Update metrics: with_preprocess benchmark on full pages (no crop at inference)

b9771ca verified about 16 hours ago

3.95 kB

license: apache-2.0
tags:
  - image-classification
  - tibetan
  - uchen
  - ume
library_name: transformers
pipeline_tag: image-classification

Uchen vs Umê classifier (DINOv3 ViT-S)

Binary Tibetan script classifier: uchen (printed) vs ume (cursive).

Dataset (splits, Parquet, inference): openpecha/uchen-ume-classification-benchmark

Training preprocess (from `config.yaml` + `train.py`)

train.py builds three dataloaders with per-split preprocess (preprocess_for_split in common.py):

Split	`with_preprocess` config	Effect in `ScriptImageDataset.__getitem__`
train	`train_preprocess: center_crop_whole_page`	Center crop before augment + DINO processor
val	`val_preprocess: center_crop_whole_page`	Center crop before DINO processor
test	`test_preprocess: none`	Full page — no crop, only DINO processor

So high validation scores for with_preprocess (val F1 ~0.99) are on cropped pages. Test during training uses full pages (test F1 ~0.51). That is intentional in the code, not a bug.

Benchmark eval must use test_preprocess: none (same as the test split) unless you are deliberately measuring crop-to-crop generalization.

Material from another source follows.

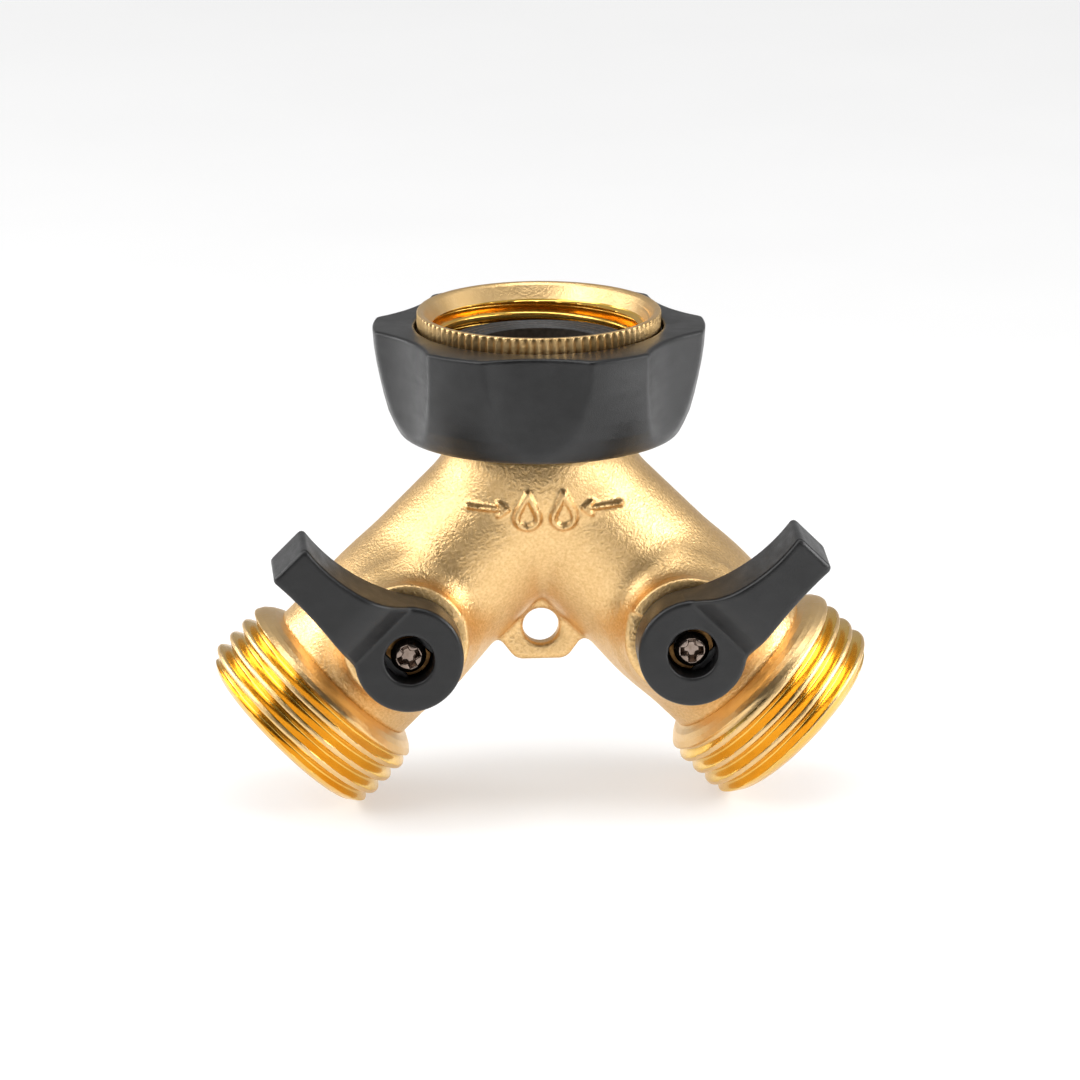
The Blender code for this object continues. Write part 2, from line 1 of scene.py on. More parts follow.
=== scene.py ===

Recommended weights for full manuscript pages

without_preprocess/final_model.pt — trained without runtime crop on any split.

Results summary

Benchmark = 60 held-out images (30 uchen + 30 ume). Test = 867 images (work-stratified), full pages.

Variant	Train/val preprocess	Test & benchmark eval preprocess	Test acc	Test macro-F1	Benchmark acc	Benchmark macro-F1	Benchmark AUC
`without_preprocess/`	none	none (full page)	80.7%	0.708	85.0%	0.848	0.970
`with_preprocess/`	center crop	none (full page)	56.1%	0.506	68.3%	0.648	0.953
~~with_preprocess~~	center crop	~~center crop at inference~~ (not comparable to test)	—	—	~~98.3%~~	~~0.983~~	—

The ~~98.3%~~ benchmark number only appears if you center-crop at inference, which matches val but not how the model was evaluated on test during training.

Benchmark evaluation (60 images)

Fair eval — full pages (`preprocess none`, matches `test_preprocess`)

without_preprocess (recommended):

python inference_uchen_ume.py \
  --benchmark-dir benchmark \
  --weights without_preprocess/final_model.pt \
  --preprocess none

with_preprocess (same protocol as training test split):

python inference_uchen_ume.py \
  --benchmark-dir benchmark \
  --weights with_preprocess/final_model.pt \
  --preprocess none

From this repo:

python experiments/uchen_ume_binary/eval_benchmark.py \
  --checkpoint without_preprocess/final_model.pt --benchmark-dir benchmark/benchmark

python experiments/uchen_ume_binary/eval_benchmark.py \
  --checkpoint with_preprocess/final_model.pt --benchmark-dir benchmark/benchmark
# default test-preprocess is none — do NOT pass center_crop for fair comparison

Parquet dataset

openpecha/uchen-ume-classification-benchmark

from datasets import load_dataset
bench = load_dataset("openpecha/uchen-ume-classification-benchmark", split="benchmark")

Load weights

from huggingface_hub import hf_hub_download
import torch
path = hf_hub_download("openpecha/uchen-ume-classifier", "without_preprocess/final_model.pt", repo_type="model")
ckpt = torch.load(path, map_location="cpu", weights_only=False)